In the weeks before their departure, Lance had monitored the spread of the coronavirus and begun to worry about the trip. He’d followed the cruise ship outbreaks—first on the Diamond Princess in February and then on the Grand Princess days before his own voyage. Princess Cruises, like Holland America, is part of the giant cruise operator Carnival Corp. At 80 and 79 years old, respectively, he and Sharon were squarely in the at-risk population for Covid-19. Lance had wanted to cancel, but Holland America sent him an email on Feb. 26 specifying that refunds were limited to customers who could prove they’d had contact with someone who had the virus or had recently traveled to China. On March 5 he checked again, but the policy hadn’t changed. (On March 6, the day before the Zaandam’s passengers began boarding, Holland America did loosen its cancellation policy. Lance never learned of it.)
And so the couple had gone ahead with the trip. Throwing away $20,000 just felt too extravagant to a retired school superintendent. “I’m sure many people on board felt the same,” he said, speaking by phone as the ship sat in Panama Bay. “If they’d had a chance, they would have gotten out of it.” Now the Huttons just wanted to get home. Word of the deaths had rattled the couple. Lance was particularly worried about Sharon, his wife of 56 years. She had bronchiectasis, a chronic condition that made her susceptible to airway infections. And he’d lost faith in the company that, he now painfully realized, he’d trusted with their lives. “I just don’t think they thought about this very well,” he said. “That’s the only complaint I have.”

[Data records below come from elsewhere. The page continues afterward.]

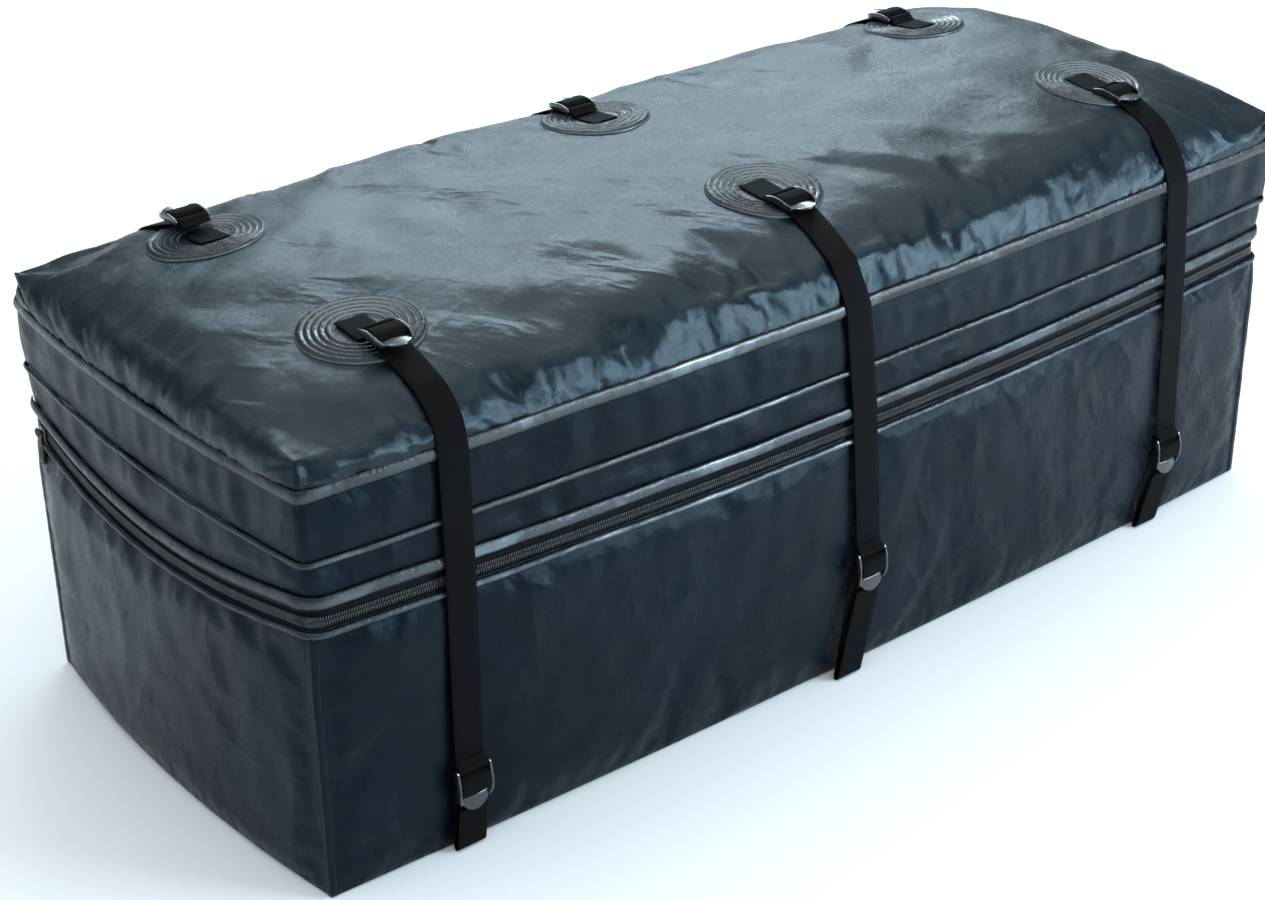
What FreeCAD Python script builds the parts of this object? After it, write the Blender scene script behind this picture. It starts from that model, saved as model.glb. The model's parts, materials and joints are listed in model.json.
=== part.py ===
import FreeCAD, Part
import math
import os
import re
import Sketcher
from FreeCAD import Placement, Rotation, Vector

# Soft cargo bag for a hitch tray. Millimetres, +Z up, origin on the floor at the middle of the base.
# X runs along the bag, the front long face looks towards -Y and the lid turns about the back long edge.

doc = FreeCAD.newDocument("cargo_bag")

# ---------------------------------------------------------------- driving dimensions
SIZES = [
    ("half_length", 750), ("half_width", 305), ("corner_radius", 25),
    ("front_bulge", 28), ("end_bulge", 22), ("end_sag", 25), ("wall", 3),
    ("zip_height", 342), ("zip_gap", 0.6), ("coil_reach", 6.5), ("coil_depth", 2.8),
    ("tape_thickness", 1), ("tape_overlap", 28),
    ("panel_below_zip", 12), ("welt_below_zip", 18.5), ("welt_width", 9), ("welt_depth", 2.5),
    ("gusset_above_zip", 16.5), ("flap_width", 17.5), ("flap_depth", 1.7), ("flap_drop", 1.5),
    ("mid_height", 412), ("mid_welt_width", 7.5), ("mid_welt_depth", 2),
    ("seam_height", 491), ("seam_tape_width", 16), ("seam_tape_depth", 1),
    ("shoulder_height", 532), ("shoulder_depth", 1.2),
    ("dome_height", 569), ("dome_inset", 90), ("crown_height", 580), ("crown_inset", 220), ("crown_bulge", 0.05),
    ("hinge_height", 340), ("hinge_radius", 2.2), ("hinge_clearance", 0.4),
    ("strap_width", 38), ("strap_thickness", 1.6), ("strap_pitch", 560), ("strap_shift", -14),
    ("strap_standoff", 5), ("loop_standoff", 2.2), ("loop_gap", 6),
    ("patch_radius", 70), ("patch_thickness", 2.5), ("patch_row", 160), ("stack_gap", 0.2),
    ("tab_length", 46), ("tab_thickness", 2.4), ("tab_row", 160),
    ("lock_width", 46), ("lock_length", 50), ("lock_plate", 4.5), ("lock_rail", 9),
    ("lock_rail_width", 3.5), ("lock_slot", 7), ("lock_bar", 4), ("thumb_width", 34), ("thumb_height", 13),
    ("top_lock_row", 190), ("top_lock_height", 582.5), ("top_lock_tilt", 8),
    ("low_lock_standoff", 10), ("strap_gap", 8), ("ridge_climb", 4.5), ("strap_lead", 6),
    ("shoulder_lift", 5), ("loop_drop", 4),
    ("slider_length", 16), ("slider_plate", 2), ("slider_gap", 0.6),
    ("slider_flange", 1.5), ("slider_post", 0.5), ("post_length", 4), ("plate_rise", 7), ("slider_park", 262),
    ("bail_radius", 1.2), ("bail_stand", 3.6), ("bail_width", 11), ("ear_width", 2), ("ear_wall", 1),
    ("pull_radius", 2.6), ("pull_clearance", 0.3), ("pull_length", 42), ("pull_width", 14),
    ("neck_thickness", 1.8), ("neck_length", 9), ("pull_thickness", 2.2), ("tab_start", 7),
]
sheet = doc.addObject("Spreadsheet::Sheet", "Sizes")
for row, (alias, value) in enumerate(SIZES, start=1):
    sheet.set(f"A{row}", alias)
    sheet.set(f"B{row}", str(value))
    sheet.setAlias(f"B{row}", alias)
doc.recompute()
ALIASES = {alias for alias, value in SIZES}

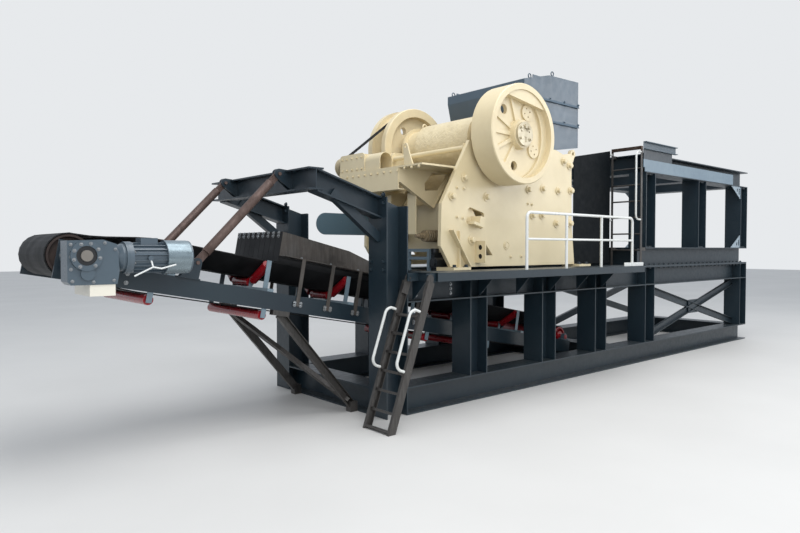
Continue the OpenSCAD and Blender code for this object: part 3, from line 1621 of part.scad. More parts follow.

By the time the Zaandam made it to port on April 2, its passengers would be some of the only cruisers left on Earth. Some would still be very sick, and not all of them would survive. Two months later, the cruise industry remains shut down and economically staggered—a no-sail order issued by the CDC six days after the Zaandam’s departure has since been renewed through the end of July. But Carnival and Royal Caribbean International, the industry’s two dominant players, tentatively plan to start cruising again on Aug. 1. If the industry keeps to this timeline, ships will be departing and moving thousands from port to port while Covid clusters still burn around the world and a vaccine remains notional. To help customers swallow any misgivings, Carnival has offered rates as low as $28 a day, including food.